Marlua diz que a palavra para isso é desvalorização, e que ela também é praticada pelos próprios artistas. “Creio que ainda a velha máxima de que música não é trabalho é um dos principais fatores que levam à nossa desvalorização. Além disso, tem aquelas pessoas que tocam um violão básico e acham que podem fazer barzinho e cobrar metade do que é justo para um trabalho. Isso desvaloriza a categoria e cria um efeito dominó”, pontua a cantora.
Ultrapassando todos os contratempos de som e atraso, “Elas Cantam Raul Seixas” foi uma boa apresentação. Entoando sucessos como “Eu Nasci Há Dez Mil Anos Atrás”, “Gita”, “Ouro de Tolo” e “Sociedade Alternativa”, Jeana, Marcelly, Narjara e Marlua mostraram a força que o “Elas Cantam” pode ter, se continuar investindo no estudo e na reinterpretação de obras de grandes artistas nacionais. O público presente cantou grande parte das músicas em uníssono com elas.

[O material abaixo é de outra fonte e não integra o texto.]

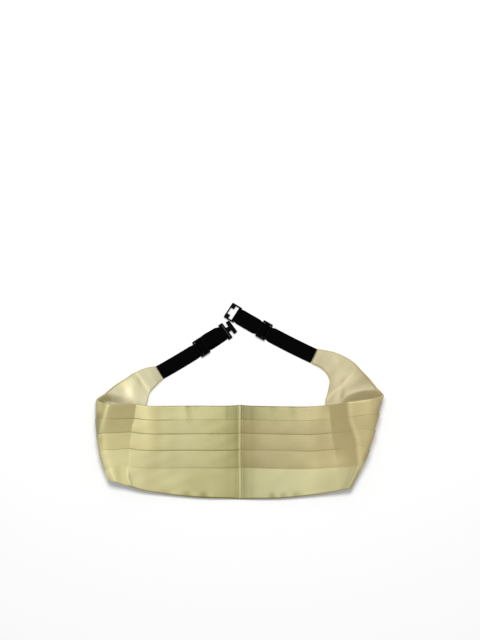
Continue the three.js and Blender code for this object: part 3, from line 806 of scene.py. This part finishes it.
def pleat_layout(band, s):
    """How the pleats lie at each point of the grid."""
    total = band.width(s)
    slant = band.slant(s)
    index, share = band_rows()
    bands = len(PLEATS) + 1
    x = np.abs(band.surface(s, UPPER_THIRD)[..., 0])
    anchors = [np.zeros_like(total)]
    for n, pleat in enumerate(PLEATS):
        strays = PLEAT_WANDER * wander(x, seed=31 + n + 7 * band.sign, wave=190)
        depth = pleat * PANEL_HEIGHT * slant + strays
        anchors.append(np.minimum(depth, total - (bands - n - 1) * BAND_LEAST))
    anchors = np.array([*anchors, total])
    start, stop = anchors[index], anchors[index + 1]
    depth = (start + share[:, None] * (stop - start)).T
    from_fold = depth - start.T
    to_next = stop.T - depth
    room = np.clip((total[:, None] - start.T) / (BAND_ROOM * PANEL_HEIGHT), 0, 1)
    # How sharply the folds below and above each row are pressed
    press = np.array([np.interp(x, *zip(*knots)) for knots in PRESSED[band.side]])
    after = press[np.minimum(index, len(PLEATS) - 1)].T
    before = press[np.maximum(index - 1, 0)].T
    high = np.array(PLEAT_HEIGHTS[band.side])[index] * room
    height = high * (1 - share) ** BAND_SLOPE * rolled(from_fold, LIP_ROLL, 1 - LIP_SHARE * before)
    dip = bell(to_next, CREVICE_WIDTH) * (index < bands - 1) * room * after
    lip = bell(from_fold, LIP_WIDTH) * (index > 0) * room * before
    height -= CREVICE_DEPTH * dip
    return Layout(depth / total[:, None], depth, total[:, None], height, np.maximum(dip, lip), index)


def satin_tone_and_painted_light(band, s, x, y, layout):
    """The satin's tone at each point, as a share of its half's own colour, with painted light and painted
    shade in it.
    """
    side, index = band.side, layout.index
    front = smoothstep(FOLD_ROW + 0.5, FOLD_ROW - 0.5, s)
    from_seam = np.abs(x)
    share = np.array(SEAM_SHARE[side])[index]
    # Painted shade towards the seam
    tone = 1 + front * share * (np.interp(from_seam, *zip(*SEAM_PAINTED_SHADE[side])) - 1)
    # Painted shade on the top and lowest bands
    for row in of_side(TOP_SHADES, side):
        within = (index == 0) * smoothstep(row.reach + row.soft, row.reach - row.soft, from_seam)
        tone *= 1 - row.shade * within
    for row in of_side(LOW_SHADES, side):
        within = (index == len(PLEATS)) * bell(from_seam - row.middle, row.half_length)
        tone *= 1 - row.shade * front * within
    # Painted light and shade of the bands and of their bends up to the fold
    bent = smoothstep(-BEND_SOFT, BEND_SOFT, band.outward_of(BENDS[side], x, y)[0])
    flat_tone, bend_tone = (np.array(table[side])[index] for table in (BAND_PAINTED_SHADE, BEND_PAINTED_LIGHT_AND_SHADE))
    tone *= 1 + front * (flat_tone + bent * (bend_tone - flat_tone) - 1)
    for strip in of_side(CAUGHT_LIGHT, side):
        outward, place = band.outward_of(strip.line, x, y)
        begun = np.clip(LIGHT_SETS_IN * place, 0, 1)
        tone *= 1 + strip.light * front * bell(outward - strip.outward, strip.width) * begun
    for strip in of_side(SIDE_STRIPS, side):
        tone *= 1 + strip.light * front * bell(nearest_on(strip.line, x, y)[0], strip.width)
    # Painted shade in the dents
    for dent in of_side(DENTS, side):
        inward, sideways = from_dent(dent, x, y)
        tone *= 1 - dent.shade * front * bell(sideways, dent.width) * np.clip(1 - inward / dent.reach, 0, 1)
    # Painted shade in the pleats' crevices
    tone *= 1 - CREVICE_SHADE * np.clip(layout.crevice, 0, 1) ** CREVICE_FADE
    tone *= 1 + SATIN_MOTTLE * rolling(x, y, seed=5, wave=30)
    # A painted highlight on the seam's ridge
    seam = smoothstep(*SEAM_LIGHT[side], from_seam) * (s < 1)
    return tone + seam * (SEAM_PAINTED_HIGHLIGHT - tone)


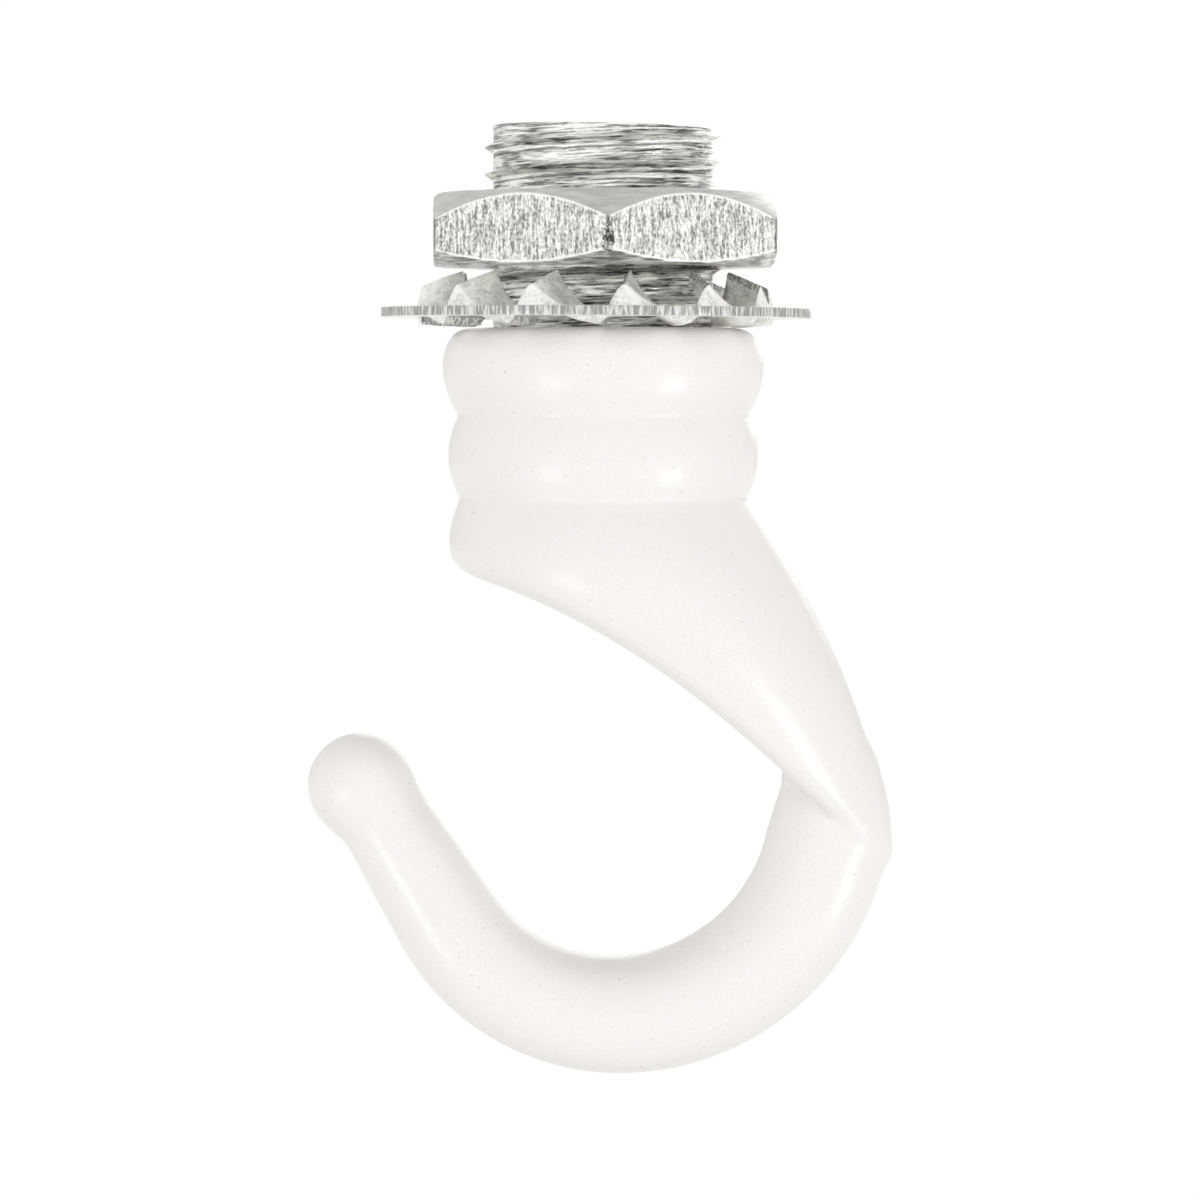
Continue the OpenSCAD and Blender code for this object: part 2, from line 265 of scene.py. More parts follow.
def soft_lamp(name, azimuth, elevation, width_mm, brightness):
    """A square lamp that faces the hook's middle. Azimuth 0 is the camera's side, 90 the picture's right."""
    turn, rise = math.radians(azimuth), math.radians(elevation)
    way_out = Vector((math.sin(turn) * math.cos(rise), -math.cos(turn) * math.cos(rise), math.sin(rise)))
    data = bpy.data.lights.new(name, "AREA")
    data.shape = "SQUARE"
    data.size = width_mm * MM
    data.energy = brightness * math.pi * data.size ** 2
    lamp = bpy.data.objects.new(name, data)
    scene.collection.objects.link(lamp)
    lamp.location = Vector((0, 0, AIM_Z_MM * MM)) + way_out * LAMP_DISTANCE_MM * MM
    lamp.rotation_euler = way_out.to_track_quat("Z", "Y").to_euler()
    lamp.visible_camera = False


for name, placing in SOFT_LAMPS.items():
    soft_lamp(name, *placing)
print("lamps:", list(SOFT_LAMPS))

# %% [markdown]
# The hook is made to hang, so the floor lies well below it. It is a pale plane that takes a soft shadow,
# and seen by the camera or in the metal most of it is plain white, like the room.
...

NOVOS PLANOS – Apesar dos entraves do caminho, a animação e a vontade de continuar fazendo impera nas meninas. No período de São João, o projeto “Elas Cantam” fez uma valiosa aquisição, a entrada de mais uma integrante. Cantora nas noites conquistenses, a geminiana e toda “avuada” Fernanda Conegundes já chegou com tudo, contribuindo com o processo de renovação constante do projeto. Fernanda, no entanto, entrou apenas como musicista. É ela quem comanda a bateria do grupo.
E os planos não param por aí. Marcelly diz que, no próximo dia 7 de agosto, elas se apresentarão no Canto do Sabiá com o “Elas Cantam Rock de A a Z” e que a ideia é continuar cada vez mais firme com o projeto para quem sabe, daqui a algum tempo, ser um evento com músicas também autorais. Será que muito em breve pode surgir o “Elas cantam Elas”? Nós, público e fãs, já estamos ávidos. Esperando que sim!